* Begin Information supplied *

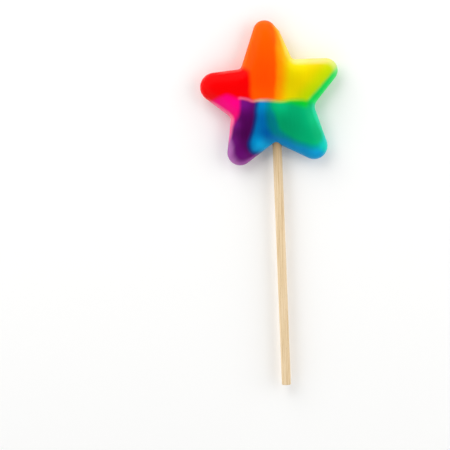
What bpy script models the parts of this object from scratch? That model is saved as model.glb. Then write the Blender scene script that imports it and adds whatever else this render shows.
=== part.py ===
"""Rainbow star lollipop: one pressed sugar star on a birch stick, lying on its back.

Run with blender --background --python part.py, or from Blender's text editor.
Metres, +Z up. The origin is the middle of the small flat spot on the star's back, which it rests on.
+Y runs along the stick towards the star's top arm, and +Z points out of the star's face.
"""
import math

import bmesh
import bpy
import numpy as np

MM = 0.001

# The star's outline runs round these circles, clockwise from the top arm as seen on the face.
# Each has a compass bearing from +Y in degrees, the distance in millimetres from the star's centre
# to the circle's edge that way, and a radius in millimetres. An arm's round end has its far edge
# named and a positive radius, and a notch its near edge and a negative one.
OUTLINE_CIRCLES = (
    ("top arm", -4.2, 51.5, 7.5),
    ("top arm's clipped corner", 5.6, 45.4, 2.4),
    ("notch, upper right", 29.5, 29.5, -3.1),
    ("right arm", 64.1, 47.3, 7.9),
    ("notch, right", 100.9, 28.3, -6.0),
    ("lower right arm", 140.4, 50.0, 8.8),
    ("notch over the stick", 178.5, 28.9, -3.2),
    ("lower left arm", 213.0, 49.3, 8.3),
    ("notch, left", 248.3, 30.0, -4.2),
    ("left arm", 284.1, 47.7, 9.4),
    ("notch, upper left", 316.3, 28.7, -2.2),
)
ARC_STEP = math.radians(17)     # one outline point for each such turn round a circle
SIDE_STEP = 5.0 * MM            # longest stretch between points on a straight side

# The star's thickness: a rounded edge all round, and faces that swell a little towards the middle.
MIDDLE_Z = 7.5 * MM             # height of the widest line, and of the stick's axis
EDGE_WIDTH = 9.0 * MM           # how far in from the outline the edge is rounded
EDGE_RISE = 6.3 * MM            # height of the rounded edge above the widest line
CROWN = 1.7 * MM                # what the face gains on top of that towards the middle
CROWN_REACH = 12.0 * MM         # how deep inside the outline most of the crown is gained
CLOSEST = 0.05 * MM             # keeps the soft distance finite on the outline itself
STAR_RINGS = 24                 # rings of the sphere that the star is pressed from

# The stick is a birch dowel, fixed in the star with its far end free.
STICK_RADIUS = 3.0 * MM
STICK_LENGTH = 200.0 * MM
STICK_X = 2.1 * MM              # the stick sits a little to the right of the star's centre
STICK_TOP_Y = 10.0 * MM         # how far up inside the star it reaches
STICK_SIDES = 28
STICK_CHAMFER = 0.4 * MM
FIT_GAP = 0.3 * MM              # clearance between the candy and the stick

# Where one candy colour meets the next on the face, for the colours of the star's own faces.
SEAM_Y = -2.0 * MM              # the level line between the warm and the cool colours
UPPER_BANDS = ((-14.5 * MM, "red"), (5.4 * MM, "orange"), (math.inf, "yellow"))
LOWER_BANDS = ((-21.0 * MM, "pink"), (-10.5 * MM, "purple"), (1.5 * MM, "blue"), (math.inf, "green"))
CANDY_COLOURS = {
    "red": (0.93, 0.01, 0.01),
    "orange": (1.0, 0.11, 0.004),
    "yellow": (0.84, 0.66, 0.01),
    "pink": (0.9, 0.01, 0.19),
    "purple": (0.1, 0.01, 0.11),
    "blue": (0.005, 0.2, 0.46),
    "green": (0.01, 0.46, 0.17),
}
BIRCH_COLOUR = (0.72, 0.55, 0.38)


def clear_scene():
    for thing in list(bpy.data.objects):
        bpy.data.objects.remove(thing, do_unlink=True)


def make_material(name, colour, roughness):
    material = bpy.data.materials.new(name)
    material.use_nodes = True
    shader = material.node_tree.nodes["Principled BSDF"]
    shader.inputs["Base Color"].default_value = (*colour, 1.0)
    shader.inputs["Roughness"].default_value = roughness
    shader.inputs["Metallic"].default_value = 0.0
    material.diffuse_color = (*colour, 1.0)
    return material


def circle_centres():
    """Centre and signed radius of each outline circle, in metres."""
    centres = []
    for _, bearing, reach, radius in OUTLINE_CIRCLES:
        angle = math.radians(bearing)
        distance = (reach - radius) * MM
        centres.append((distance * math.sin(angle), distance * math.cos(angle), radius * MM))
    return centres


def side_normal(start, end):
    """Direction, as an angle, that the straight side between two circles faces.

    The side touches both circles, so along its normal it lies one signed radius from each centre.
    """
    run_x, run_y = end[0] - start[0], end[1] - start[1]
    across = (start[2] - end[2]) / math.hypot(run_x, run_y)
    return math.atan2(run_y, run_x) + math.acos(across)


def wrapped(angle):
    return (angle + math.pi) % (2 * math.pi) - math.pi


def star_outline():
    """The outline's points, clockwise: an arc on each circle, then a straight side to the next."""
    circles = circle_centres()
    count = len(circles)
    normals = [side_normal(circles[i], circles[(i + 1) % count]) for i in range(count)]
    points = []
    for i, (x, y, radius) in enumerate(circles):
        before, after = normals[i - 1], normals[i]
        turn = wrapped(after - before)
        steps = max(1, round(abs(turn) / ARC_STEP))
        for k in range(steps + 1):
            angle = before + turn * k / steps
            points.append((x + radius * math.cos(angle), y + radius * math.sin(angle)))
        next_x, next_y, next_radius = circles[(i + 1) % count]
        end = (next_x + next_radius * math.cos(after), next_y + next_radius * math.sin(after))
        begin = points[-1]
        pieces = max(1, round(math.dist(begin, end) / SIDE_STEP))
        for k in range(1, pieces):
            share = k / pieces
            points.append((begin[0] + (end[0] - begin[0]) * share, begin[1] + (end[1] - begin[1]) * share))
    if len(points) % 2:
        points.insert(1, tuple((points[0][axis] + points[1][axis]) / 2 for axis in range(2)))
    return points


def depth_inside(x, y, outline):
    """How deep a point lies inside the outline.

    Beside a straight side this is the distance to it. Between two sides their distances flow
    into each other, so that no crease runs along the middle of an arm. It sums the inverse
    fourth power of the distance along every side of the outline.
    """
    start = np.array(outline)
    run = np.roll(start, -1, axis=0) - start
    length = np.hypot(run[:, 0], run[:, 1])
    along = run / length[:, None]
    offset = np.array((x, y)) - start
    first = -(offset * along).sum(axis=1)
    last = first + length
    across = np.maximum(abs(offset[:, 0] * along[:, 1] - offset[:, 1] * along[:, 0]), CLOSEST)

    def summed_to(s):
        return s / (2 * across**2 * (across**2 + s**2)) + np.arctan(s / across) / (2 * across**3)

    pull = (summed_to(last) - summed_to(first)).sum()
    return (2 * pull / math.pi) ** (-1 / 3)


def face_height(depth):
    """Height of the face above the widest line, at this depth inside the outline."""
    inward = min(depth / EDGE_WIDTH, 1.0)
    rounded = EDGE_RISE * math.sqrt(1 - (1 - inward) ** 2)
    crowned = CROWN * (1 - math.exp(-depth / CROWN_REACH))
    return rounded + crowned


def band_at(x, y):
    """Name of the candy colour at a place on the face."""
    bands = UPPER_BANDS if y > SEAM_Y else LOWER_BANDS
    return next(name for limit, name in bands if x < limit)


def make_candy_star(collection):
    """The star, pressed from a sphere whose meridians end on the outline's points."""
    outline = star_outline()
    count = len(outline)
    sphere = bmesh.new()
    bmesh.ops.create_uvsphere(sphere, u_segments=count, v_segments=STAR_RINGS, radius=1.0)
    for vertex in sphere.verts:
        share = min(math.hypot(vertex.co.x, vertex.co.y), 1.0)
        index = round(math.atan2(vertex.co.x, vertex.co.y) / (2 * math.pi) * count) % count
        side = math.copysign(1, vertex.co.z)
        x, y = outline[index][0] * share, outline[index][1] * share
        height = 0.0
        if abs(vertex.co.z) > 0.001:
            height = face_height(depth_inside(x, y, outline))
        vertex.co = (x, y, max(0.0, MIDDLE_Z + side * height))
    bmesh.ops.recalc_face_normals(sphere, faces=sphere.faces)

    slots = list(CANDY_COLOURS)
    for face in sphere.faces:
        middle = face.calc_center_median()
        face.material_index = slots.index(band_at(middle.x, middle.y))
    mesh = bpy.data.meshes.new("candy_star")
    sphere.to_mesh(mesh)
    sphere.free()
    for name, colour in CANDY_COLOURS.items():
        mesh.materials.append(make_material(f"boiled_sugar_{name}", colour, 0.3))
    mesh.shade_smooth()
    star = bpy.data.objects.new("candy_star", mesh)
    collection.objects.link(star)
    return star


def add_rod(name, radius, top_y, length, collection):
    """A rod along Y whose upper end is at top_y, on the stick's axis."""
    rod = bmesh.new()
    bmesh.ops.create_cone(rod, cap_ends=True, segments=STICK_SIDES, radius1=radius, radius2=radius, depth=length)
    mesh = bpy.data.meshes.new(name)
    rod.to_mesh(mesh)
    rod.free()
    thing = bpy.data.objects.new(name, mesh)
    thing.rotation_euler = (math.radians(90), 0, 0)
    thing.location = (STICK_X, top_y - length / 2, MIDDLE_Z)
    collection.objects.link(thing)
    return thing


def make_stick(collection):
    stick = add_rod("stick", STICK_RADIUS, STICK_TOP_Y, STICK_LENGTH, collection)
    stick.data.materials.append(make_material("birch_dowel", BIRCH_COLOUR, 0.6))
    stick.data.shade_smooth()
    stick.data.set_sharp_from_angle(angle=math.radians(40))
    chamfer = stick.modifiers.new("chamfered ends", "BEVEL")
    chamfer.width = STICK_CHAMFER
    chamfer.segments = 1
    chamfer.limit_method = "ANGLE"
    chamfer.angle_limit = math.radians(60)
    return stick


def cut_socket(star, cutters):
    """The blind hole in the star that the stick fills."""
    cutter = add_rod("stick_socket", STICK_RADIUS + FIT_GAP, STICK_TOP_Y + FIT_GAP, STICK_LENGTH, cutters)
    cutter.hide_render = True
    cutter.display_type = "WIRE"
    socket = star.modifiers.new("stick socket", "BOOLEAN")
    socket.operation = "DIFFERENCE"
    socket.solver = "EXACT"
    socket.object = cutter


def main():
    clear_scene()
    lollipop = bpy.data.collections.new("lollipop")
    cutters = bpy.data.collections.new("lollipop cutters")
    for collection in (lollipop, cutters):
        bpy.context.scene.collection.children.link(collection)
    star = make_candy_star(lollipop)
    make_stick(lollipop)
    cut_socket(star, cutters)
    bpy.context.view_layer.update()


main()
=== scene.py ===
# Rainbow star lollipop: a thick star of pressed boiled sugar on a turned birch stick.
# It lies on its back on a white table top, in soft studio light that comes from all round.
import math
import bmesh
import bpy
import numpy as np
from mathutils import Matrix, Vector, noise


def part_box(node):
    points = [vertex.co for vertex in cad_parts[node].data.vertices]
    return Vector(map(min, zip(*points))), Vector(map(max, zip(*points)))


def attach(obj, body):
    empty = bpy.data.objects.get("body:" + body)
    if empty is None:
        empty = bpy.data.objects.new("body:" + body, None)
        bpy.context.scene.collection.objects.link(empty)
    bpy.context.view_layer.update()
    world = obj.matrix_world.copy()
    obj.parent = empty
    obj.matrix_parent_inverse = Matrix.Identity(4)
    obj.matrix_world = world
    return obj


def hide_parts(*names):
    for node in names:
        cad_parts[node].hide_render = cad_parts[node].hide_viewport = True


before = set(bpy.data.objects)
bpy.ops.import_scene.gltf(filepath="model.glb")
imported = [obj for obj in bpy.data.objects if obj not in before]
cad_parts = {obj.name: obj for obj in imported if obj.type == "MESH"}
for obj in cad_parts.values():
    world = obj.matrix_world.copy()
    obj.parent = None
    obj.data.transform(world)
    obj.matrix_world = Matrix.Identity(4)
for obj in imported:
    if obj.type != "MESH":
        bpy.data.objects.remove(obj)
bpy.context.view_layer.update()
mm = 0.001
batches = 60  # long lists of places are worked through in this many parts, to spare memory
stickLow, stickHigh = (Vector(corner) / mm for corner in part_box("stick"))  # drawn in millimetres
stickX = (stickLow.x + stickHigh.x) / 2
middleZ = (stickLow.z + stickHigh.z) / 2  # height of the stick's axis and of the star's widest line
stickRadius = (stickHigh.z - stickLow.z) / 2
print("frame loaded:", ", ".join(sorted(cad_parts)))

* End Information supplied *

• **What you need to do**
Return exactly, and only, the lines from the one containing "before = set(bpy.data.objects)" down to the one containing "bpy.data.objects.remove(obj)", with both of those lines included.

• **Answer to this problem**
before = set(bpy.data.objects)
bpy.ops.import_scene.gltf(filepath="model.glb")
imported = [obj for obj in bpy.data.objects if obj not in before]
cad_parts = {obj.name: obj for obj in imported if obj.type == "MESH"}
for obj in cad_parts.values():
    world = obj.matrix_world.copy()
    obj.parent = None
    obj.data.transform(world)
    obj.matrix_world = Matrix.Identity(4)
for obj in imported:
    if obj.type != "MESH":
        bpy.data.objects.remove(obj)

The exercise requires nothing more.